Die Berücksichtigung künftiger Erträge bei der Wertermittlung von Arztpraxen ist über die modifizierte Ertragswertmethode möglich (weitere Bewertungsmethoden, wie z. B. die Methode des Übernahmevorteils oder der Übergewinnverrentung bzw. Übergewinnkapitalisierung werden hier nicht berücksichtigt. Vgl. hierzu a. a. O. S. 159–165). Dabei wird die klassische Ertragswertmethode gem. IDW S 111 für die Bewertung von Arztpraxen hinsichtlich der Laufzeit der zu diskontierenden Erträge modifiziert. Da nicht davon ausgegangen werden kann, dass der vom bisherigen Goodwill maßgeblich beeinflusste Ertrag unendlich lange zur Verfügung steht, wird eine begrenzte Laufzeit unterstellt. Auch der Funktionalwert als Substanzwert zum Zeitpunkt der Bewertung wird mit berücksichtigt. Bei der Anwendung dieser Methode sind ebenfalls die Fachkenntnis und die Erfahrung der Bewerter von maßgeblicher Bedeutung. Über zahlreiche Einflussgrößen, wie z. B. über das anzusetzende kalkulatorische Arztgehalt, über die aufgrund der hohen Regulierungsfrequenz schwer abzuschätzenden künftigen Erträge, über den festzulegenden Abzinsungszeitraum und über die Höhe des Kalkulationszinsfußes samt den auf ihn anzuwendenden Zu- und Abschlägen, können erhebliche Ergebnisunterschiede eintreten.

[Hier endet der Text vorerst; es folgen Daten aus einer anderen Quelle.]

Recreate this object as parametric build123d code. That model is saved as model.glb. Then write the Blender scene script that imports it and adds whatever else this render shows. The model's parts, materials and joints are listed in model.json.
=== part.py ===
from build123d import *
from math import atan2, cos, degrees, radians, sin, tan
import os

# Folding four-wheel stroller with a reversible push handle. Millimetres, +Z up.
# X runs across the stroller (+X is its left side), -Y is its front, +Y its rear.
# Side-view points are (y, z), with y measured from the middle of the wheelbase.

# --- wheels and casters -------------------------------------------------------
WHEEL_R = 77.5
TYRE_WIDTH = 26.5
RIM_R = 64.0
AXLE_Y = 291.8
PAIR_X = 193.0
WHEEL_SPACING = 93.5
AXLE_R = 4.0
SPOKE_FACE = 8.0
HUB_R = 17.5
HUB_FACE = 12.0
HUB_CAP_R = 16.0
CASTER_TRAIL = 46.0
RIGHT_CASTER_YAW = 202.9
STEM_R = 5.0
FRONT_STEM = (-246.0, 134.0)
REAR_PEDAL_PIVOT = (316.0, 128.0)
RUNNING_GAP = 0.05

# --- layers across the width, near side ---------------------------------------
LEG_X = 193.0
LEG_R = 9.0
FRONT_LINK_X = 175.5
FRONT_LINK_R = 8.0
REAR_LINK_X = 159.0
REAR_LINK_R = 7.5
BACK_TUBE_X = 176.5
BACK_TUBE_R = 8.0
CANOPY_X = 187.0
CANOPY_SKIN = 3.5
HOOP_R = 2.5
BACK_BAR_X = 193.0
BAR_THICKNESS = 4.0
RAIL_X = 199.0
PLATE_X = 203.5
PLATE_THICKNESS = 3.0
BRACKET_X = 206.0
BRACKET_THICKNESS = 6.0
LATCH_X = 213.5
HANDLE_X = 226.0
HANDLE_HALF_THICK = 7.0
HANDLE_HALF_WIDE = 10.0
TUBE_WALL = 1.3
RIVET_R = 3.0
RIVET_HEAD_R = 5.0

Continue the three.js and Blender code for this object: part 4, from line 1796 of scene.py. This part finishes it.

Im Ergebnis liefern alle Verfahren nur einen Näherungswert für das Bewertungsziel. Bei der Abschätzung des Praxiswertes im Rahmen der Altersvorsorgeplanung durch die Sparkasse oder Hausbank ist es daher ratsam, verschiedene Methoden anzuwenden. Deren Ergebnisse bilden letztendlich eine Spanne, zwischen denen der Wert der Arztpraxis einzusortieren ist.
Nicht nur bei der eigenen Vorsorgeplanung der Ärzte ist diese Vermögensanalyse von entscheidender Bedeutung. Auch bei der Nachfolgeplanung für die eigene Arztpraxis zeigt die Erfahrung, dass eine rechtzeitige Beschäftigung mit diesem Thema die künftigen Erfolgsaussichten maßgeblich steigert. Die frühzeitige Beratung durch Spezialisten kann hier erheblich unterstützen. Die auf Betreuung von Ärzten spezialisierten Mitarbeiter der Sparkasse oder Hausbank können hier wertvolle Hilfestellung leisten und z. B. rund um die Altersvorsorge, die Vermögens- und die Nachfolgeplanung kompetent beraten.